A 2012 MacArthur Fellow, Barth was born in Berlin in 1958 and currently resides in Los Angeles. She received a B.A. from the University of California, Davis in 1982 and an M.F.A from the University of California, Los Angeles in 1985.


Since then, Barth’s work has been the subject of major exhibitions worldwide. Notable solo presentations include to draw with light at SCAD Museum of Art in Savannah, GA (2013), … and to draw a bright, white line with light at The Art Institute of Chicago (2011), Henry Art Gallery at the University of Washington in Seattle (2011), nowhere near, and of time, white blind (bright red) (1999–2002) at SITE Santa Fe in New Mexico (2005), nowhere near at the Lannan Foundation in Santa Fe, New Mexico (2000), and In Between Places, which originated at the Henry Art Gallery at the University of Washington and traveled to the Contemporary Arts Museum in Houston (2000).
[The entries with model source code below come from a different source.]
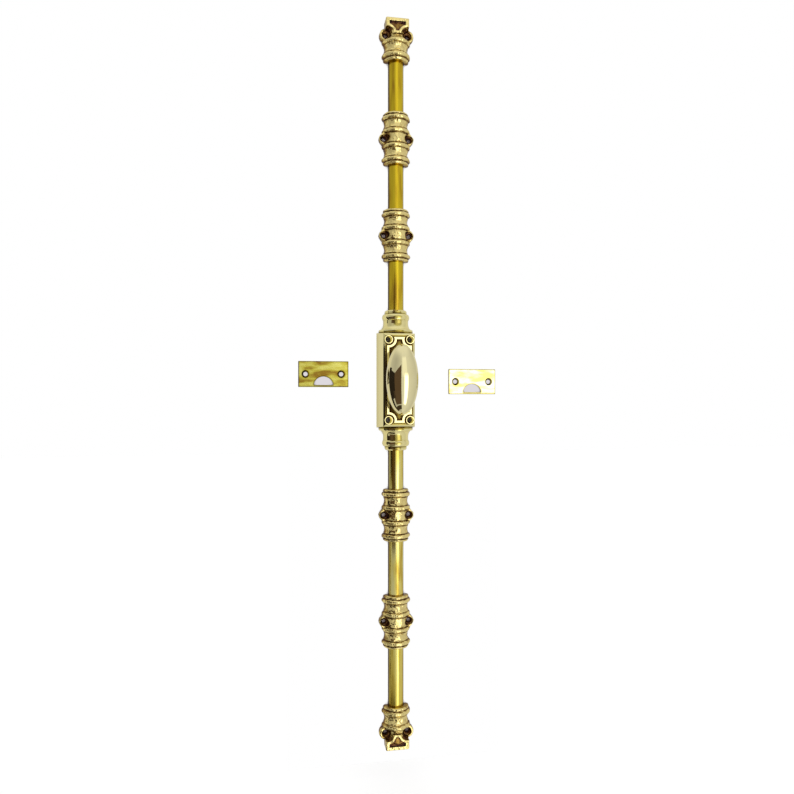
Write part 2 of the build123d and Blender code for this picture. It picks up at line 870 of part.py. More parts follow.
def knob():
    """The oval knob: a crowned body with a shallower back, on a waisted neck."""
    crown = half_oval(knob_crown, Keep.TOP)
    back = half_oval(knob_back, Keep.BOTTOM)
    neck_share = 2 * knob_neck_radius / knob_width
    shoulder_depth = knob_widest_depth - knob_back * math.sqrt(1 - neck_share**2)
    with BuildPart() as handle:
        with BuildSketch(Plane.XY):
            with BuildLine():
                Polyline(
                    (knob_neck_radius, -neck_back),
                    (0, -neck_back),
                    (0, -knob_widest_depth),
                    (knob_neck_radius, -knob_widest_depth),
                    (knob_neck_radius, -shoulder_depth),
                )
                ThreePointArc(
                    (knob_neck_radius, -shoulder_depth),
                    (knob_neck_waist, -(shoulder_depth + neck_back) / 2),
                    (knob_neck_radius, -neck_back),
                )
            make_face()
        revolve(axis=Axis.Y)
        add(crown)
        add(back)
        with BuildSketch(front(0)):
            Circle(spindle_radius + press_gap)
        extrude(amount=spindle_reach + press_gap, mode=Mode.SUBTRACT)
        with Locations(Plane(origin=(0, -neck_back - pin_height, 0), z_dir=(1, 0, 0))):
            Cylinder(pin_radius + press_gap, 4 * spindle_radius, mode=Mode.SUBTRACT)
    handle.part.label = "knob"
    export_step(handle.part, "parts/knob.step")


def knob_pin():
    """The cross pin through the neck of the knob and the spindle."""
    with BuildPart() as pin:
        with Locations(Plane(origin=(0, -neck_back - pin_height, 0), z_dir=(1, 0, 0))):
            Cylinder(pin_radius, 2 * knob_neck_waist)
    pin.part.label = "knob_pin"
    export_step(pin.part, "parts/knob_pin.step")


def strike_plate(x, z, label):
    """A strike plate: two countersunk holes and an opening in the shape of the rod."""
    chord = strike_opening_width / 2
    arch_radius = (chord**2 + strike_opening_height**2) / (2 * strike_opening_height)
    foot = z - strike_height / 2 + strike_opening_foot
    with BuildSketch(front(0)) as opening:
        with Locations((x, foot + strike_opening_height - arch_radius)):
            Circle(arch_radius)
        with Locations((x, foot)):
            Rectangle(
                2 * strike_opening_width,
                strike_opening_height,
                align=(Align.CENTER, Align.MIN),
                mode=Mode.INTERSECT,
            )
    with BuildPart() as plate:
        with BuildSketch(front(0)):
            with Locations((x, z)):
                RectangleRounded(strike_width, strike_height, strike_corner)
        extrude(amount=strike_thickness)
        chamfer(plate.faces().sort_by(Axis.Y)[0].edges(), strike_bevel)
        extrude(opening.sketch, amount=2 * strike_thickness, mode=Mode.SUBTRACT)
        for side in (-1, 1):
            with Locations(spot(x + side * strike_screw_spacing / 2, strike_thickness, z)):
                CounterSinkHole(
                    strike_hole_radius,
                    strike_sink_radius,
                    strike_thickness,
                    counter_sink_angle=sink_angle,
                )
    plate.part.label = label
    export_step(plate.part, f"parts/{label}.step")


os.makedirs("parts", exist_ok=True)

case_body()
back_plate()
countersunk_screws(
    plate_screw_spots(0, 1),
    plate_screw_radius,
    plate_screw_head,
    plate_screw_length,
    "back_plate_screws",
)
front_bush()
thrust_washer()
pinion()
spindle()
knob()
knob_pin()
for direction, side, guide_start in ((1, "upper", top_guide_start), (-1, "lower", bottom_guide_start)):
    rack(direction, f"{side}_rack")
    rod(direction, guide_start + end_guide_length - rod_end_recess, f"{side}_rod")
    countersunk_screws(
        rack_screw_spots(direction),
        rack_screw_radius,
        rack_screw_head,
        rack_screw_length,
        f"{side}_rack_screws",
    )
rod_guide(upper_outer_height, "upper_outer_guide")
rod_guide(upper_inner_height, "upper_inner_guide")
rod_guide(lower_inner_height, "lower_inner_guide")
rod_guide(lower_outer_height, "lower_outer_guide")
end_guide(top_guide_start, 1, "top_end_guide")
end_guide(bottom_guide_start, -1, "bottom_end_guide")
strike_plate(left_strike_x, left_strike_z, "left_strike_plate")
strike_plate(right_strike_x, right_strike_z, "right_strike_plate")
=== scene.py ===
import bpy
import math
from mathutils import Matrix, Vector


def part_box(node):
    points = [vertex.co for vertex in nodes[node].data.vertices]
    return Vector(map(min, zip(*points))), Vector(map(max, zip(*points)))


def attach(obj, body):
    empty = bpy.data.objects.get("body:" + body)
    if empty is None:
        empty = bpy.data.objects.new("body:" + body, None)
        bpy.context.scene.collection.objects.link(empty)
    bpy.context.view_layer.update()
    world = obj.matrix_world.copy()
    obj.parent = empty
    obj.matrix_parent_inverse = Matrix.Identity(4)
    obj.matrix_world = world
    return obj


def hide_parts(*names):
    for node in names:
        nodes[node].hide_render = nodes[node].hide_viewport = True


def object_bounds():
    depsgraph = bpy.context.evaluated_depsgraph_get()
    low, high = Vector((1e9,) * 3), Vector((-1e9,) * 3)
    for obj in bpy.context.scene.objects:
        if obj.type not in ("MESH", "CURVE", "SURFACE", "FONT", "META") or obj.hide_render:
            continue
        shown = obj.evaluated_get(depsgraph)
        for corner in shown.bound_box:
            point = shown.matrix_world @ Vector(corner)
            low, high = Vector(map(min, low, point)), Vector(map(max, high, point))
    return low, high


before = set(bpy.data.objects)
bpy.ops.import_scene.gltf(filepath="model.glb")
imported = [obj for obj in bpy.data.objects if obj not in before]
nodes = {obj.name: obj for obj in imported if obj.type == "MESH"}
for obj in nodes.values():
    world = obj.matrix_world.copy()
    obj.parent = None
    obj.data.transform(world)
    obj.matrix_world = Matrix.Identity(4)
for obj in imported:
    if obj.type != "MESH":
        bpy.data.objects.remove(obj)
cad_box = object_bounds()
scene = bpy.context.scene

# Camera. The set is seen from in front, level with a point just below the knob and 10 degrees from the left,
# close enough for the end guides to show their inner ends. The frame is 36 mm wide on the sensor.
view_distance = 0.690
view_turn = math.radians(-10)
aim = Vector((0.0015, 0.0, -0.017))
image_width = 794
focal_pixels = 673
sensor_width = 36.0
nearest_seen = 0.01
bpy.ops.object.select_all(action="DESELECT")
bpy.ops.object.camera_add(
    location=aim + view_distance * Vector((math.sin(view_turn), -math.cos(view_turn), 0)),
    rotation=(math.radians(90), 0, view_turn),
)
camera = bpy.context.object
camera.data.sensor_width = sensor_width
camera.data.lens = sensor_width * focal_pixels / image_width
camera.data.clip_start = nearest_seen
scene.camera = camera
scene.view_settings.view_transform = "Standard"


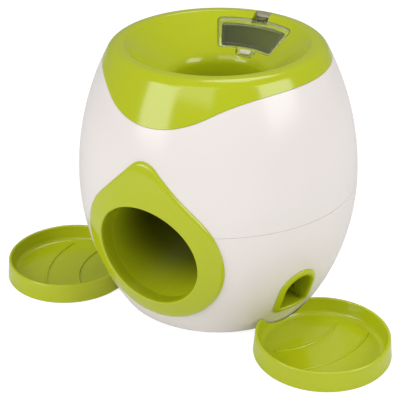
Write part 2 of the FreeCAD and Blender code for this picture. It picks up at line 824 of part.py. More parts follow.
def drum_case(side):
    """Upright box from a socket of the hopper down to the drum, with a spout under it."""

    def filled(half, room, spout_half, top, bottom):
        left, _ = across(side, "drum_middle - (%s)" % half, "drum_middle + (%s)" % half)
        casing = cylinder(room, "2 * (%s)" % half, (left, "shaft_back", "shaft_height"),
                          ALONG_X)
        spout = leg_box(side, spout_half, spout_half, bottom, "shaft_height - drum_radius / 2")
        return [leg_box(side, half, room, "shaft_height", top), casing, spout]

    bottom = "(shaft_height - %s - spout_depth)" % CASING
    bore = cylinder("shaft_radius + shaft_clearance", FAR,
                    ("-belly_radius", "shaft_back", "shaft_height"), ALONG_X)
    outside = filled(LEG_OUTSIDE, CASING, "spout_half_width", "hopper_bottom - seat_gap", bottom)
    inside = filled(LEG_INSIDE, DRUM_ROOM, "spout_half_width - spout_wall",
                    "hopper_bottom + wall", bottom + " - 1")
    return cut(fuse(*outside), bore, *inside)


# ---------------------------------------------------------------- shaft, wheel and drums

SHAFT_HALF = "(drum_middle + %s + shaft_overhang)" % LEG_OUTSIDE


def on_shaft(thing, middle="0", degrees=0):
    """Puts a solid on the shaft, turned about it."""
    return put(thing, middle, "shaft_back", "shaft_height",
               FreeCAD.Rotation(V(1, 0, 0), degrees))


def paddle_wheel():
    """Hub with four paddles; a ball pushes each one down a quarter turn."""
    wheel = body("wheel")
    pad(wheel, circle_sketch(wheel, "YZ_Plane", "hub_radius"), "hub_width")
    blade = plane_sketch(wheel, "YZ_Plane", [
        ("hub_radius - 1", "-paddle_thickness / 2"),
        ("paddle_reach - paddle_thickness / 2", "-paddle_thickness / 2"),
        ("paddle_reach", "0", "paddle_thickness / 2"),
        ("paddle_reach - paddle_thickness / 2", "paddle_thickness / 2",
         "paddle_thickness / 2"),
        ("hub_radius - 1", "paddle_thickness / 2")])
    around(wheel, [pad(wheel, blade, "paddle_width")], "X_Axis", 4)
    doc.recompute()
    wheel.Tip = pocket(wheel, circle_sketch(wheel, "YZ_Plane", "shaft_radius"),
                       "2 * hub_width")
    return on_shaft(wheel, "0", 45)


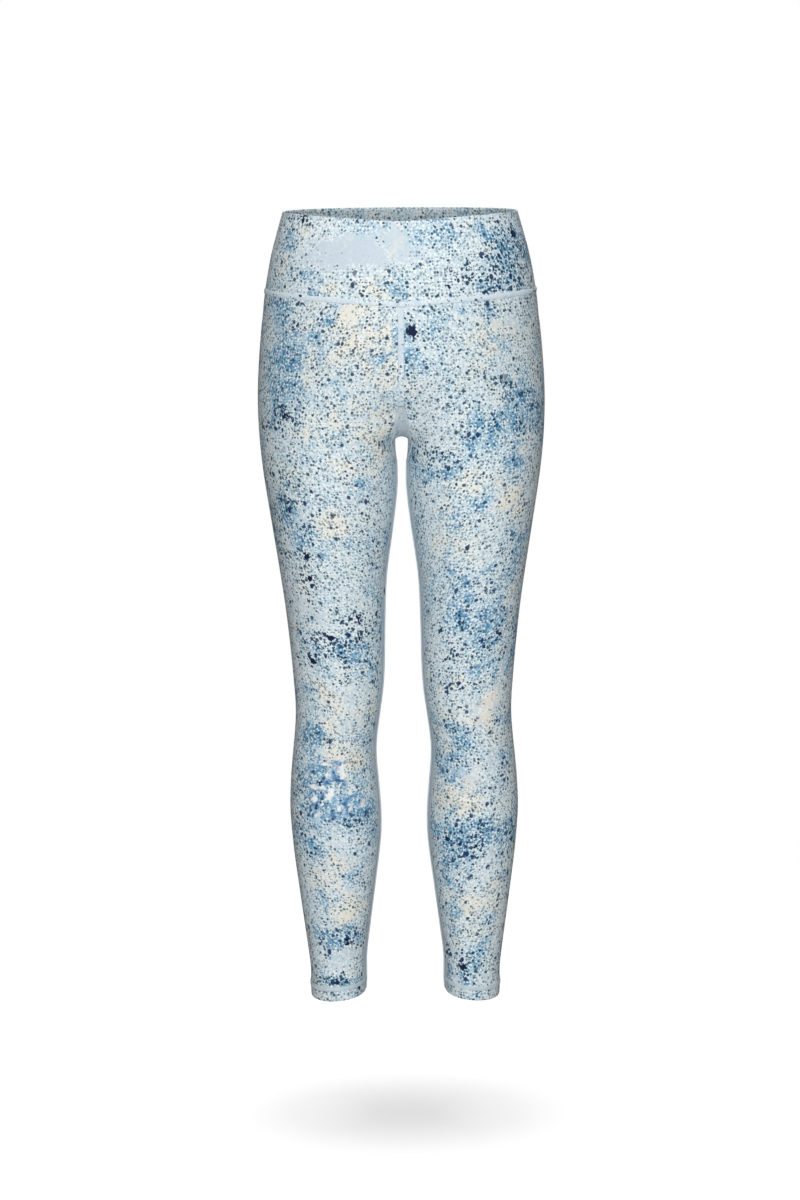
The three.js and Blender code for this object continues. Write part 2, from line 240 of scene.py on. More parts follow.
# Soft creases, pressed along the cloth's normal. A crease lies at a drop and a u, runs at an angle to
# the level row, and has a length, a width and a height, which is negative for a trough.
creaseRows = [
    # pulls that fan out from the front of the crotch
    (212, 0.075, 28, 30, 5.5, -0.9), (226, 0.105, 12, 34, 6, 0.8), (240, 0.1, -4, 26, 5, -0.7),
    (256, 0.07, -22, 24, 5, -0.5),
    # under the seat
    (252, 0.9, 8, 36, 8, -1.3), (268, 0.86, 14, 44, 9, 1.0), (286, 0.91, 6, 30, 8, -0.9),
    (236, 0.95, -14, 22, 6, 0.7),
    # in front of the knee
    (538, 0.27, 14, 24, 5, -1.1), (556, 0.22, -12, 28, 6, 0.9), (578, 0.3, 9, 28, 6, -1.0),
    (512, 0.36, 34, 30, 7, -0.8), (598, 0.38, -24, 22, 6, -0.6),
    # fine pulls below the knee, from the outer side
    (618, 0.37, 8, 24, 3.6, -0.9), (628, 0.39, 3, 26, 3.4, 0.8), (638, 0.37, -3, 24, 3.6, -0.9),
    (652, 0.2, 14, 18, 4, 1.0), (661, 0.24, 8, 18, 4, -0.9), (676, 0.33, -8, 26, 4.2, 0.8),
    (687, 0.3, -14, 24, 4.2, -0.9),
    # behind the knee
    (512, 0.78, 5, 34, 7, 0.9), (526, 0.74, -6, 40, 7, -1.5), (541, 0.79, 4, 44, 8, 1.2),
    (556, 0.73, -4, 38, 7, -1.4), (571, 0.78, 7, 34, 7, 0.8), (584, 0.75, -9, 24, 6, -0.7),
    # at the ankle
    (822, 0.3, 7, 18, 5, -0.5), (834, 0.7, -6, 26, 6, 0.6), (846, 0.72, 4, 28, 6, -0.9),
    (852, 0.24, -5, 16, 4, 0.4),
    # at the hip, under the waistband
    (108, 0.47, 20, 26, 7, -0.5), (122, 0.55, -16, 30, 7, 0.45),
]
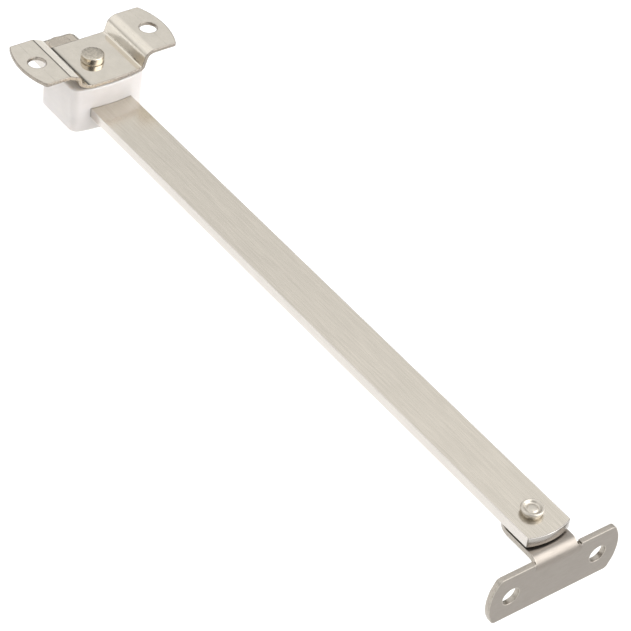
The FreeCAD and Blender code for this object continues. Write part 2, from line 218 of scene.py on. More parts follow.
def chain(*parts: Array) -> Array:
    """Join stretches of an outline that share their end points, dropping each repeated point."""
    return np.concatenate([part[:-1] for part in parts])


def mirror(part: Array) -> Array:
    """Run the other way along a stretch's mirror image across the middle line."""
    return part[::-1] * [1, -1]


def pair(first: object, second: object) -> Array:
    """Set two arrays, or an array and a number, side by side as places in a plane."""
    return np.stack(np.broadcast_arrays(first, second), axis=-1)


def lift(flat: Array, height: object) -> Array:
    """Give places in a plane a height: one number, or one for each place."""
    return np.concatenate([flat, np.broadcast_to(height, flat.shape[:-1])[..., None]], axis=-1)


def rounded(points: Array, radii: Sequence[float], steps: int = 6) -> Array:
    """Round the corners of an outline or a profile.

    Each corner becomes an arc that touches both its sides: the arc starts at radius over the
    tangent of half the corner's angle from the corner, and turns evenly to as far past it.

    Args:
        points: The corners, in order, an array of N by 2.
        radii: The radius at each corner, 0 to leave it sharp.
        steps: How many segments each arc has.

    Returns:
        The rounded outline, an array of M by 2.
    """
    corners = np.array(points, float)
    out: list[Array] = []
    for index, (corner, radius) in enumerate(zip(corners, radii)):
        if radius <= 0:
            out.append(corner[None])
            continue
        before = corners[index - 1] - corner
        after = corners[(index + 1) % len(corners)] - corner
        before /= np.linalg.norm(before)
        after /= np.linalg.norm(after)
        half = math.acos(float(np.clip(before @ after, -1, 1))) / 2
        bisector = (before + after) / np.linalg.norm(before + after)
        centre = corner + bisector * radius / math.sin(half)
        start = corner + before * radius / math.tan(half) - centre
        stop = corner + after * radius / math.tan(half) - centre
        turn = math.atan2(start[0] * stop[1] - start[1] * stop[0], float(start @ stop))
        angle = np.linspace(0, turn, steps + 1)[:, None]
        side = np.array([-start[1], start[0]])
        out.append(centre + np.cos(angle) * start + np.sin(angle) * side)
    return np.concatenate(out)


def outward(loop: Array) -> Array:
    """Give the way out of a counter-clockwise outline at each point.

    It is the sum of the two neighbouring sides' unit normals over one plus their dot product, so
    a step along it moves both sides out by the same distance.
    """
    side = np.roll(loop, -1, axis=0) - loop
    side /= np.linalg.norm(side, axis=1, keepdims=True)
    normal = np.stack([side[:, 1], -side[:, 0]], axis=1)
    before = np.roll(normal, 1, axis=0)
    share = 1 + np.sum(normal * before, axis=1, keepdims=True)
    return (normal + before) / np.maximum(share, 0.5)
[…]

Her work continues to be well represented in both private and public collections, including those of the Whitney Museum of American Art, New York; The Museum of Modern Art, New York; The Solomon R. Guggenheim Museum, New York and Bilbao, Spain; The Tate Modern, London; Carnegie Museum of Art, Pittsburgh, Dallas Museum of Art, Texas, UCLA Hammer Museum, Los Angeles, Museum of Contemporary Art, Los Angeles; Museum of Contemporary Art, Chicago; Los Angeles County Museum of Art; The Getty Museum, Los Angeles, and The Walker Art Center, Minneapolis, among others.


The artist has taught at the University of California, Riverside since 1990, where she currently serves as Professor Emeritus in the Department of Art. She is also a graduate faculty member at Art Center College of Design in Pasadena, California.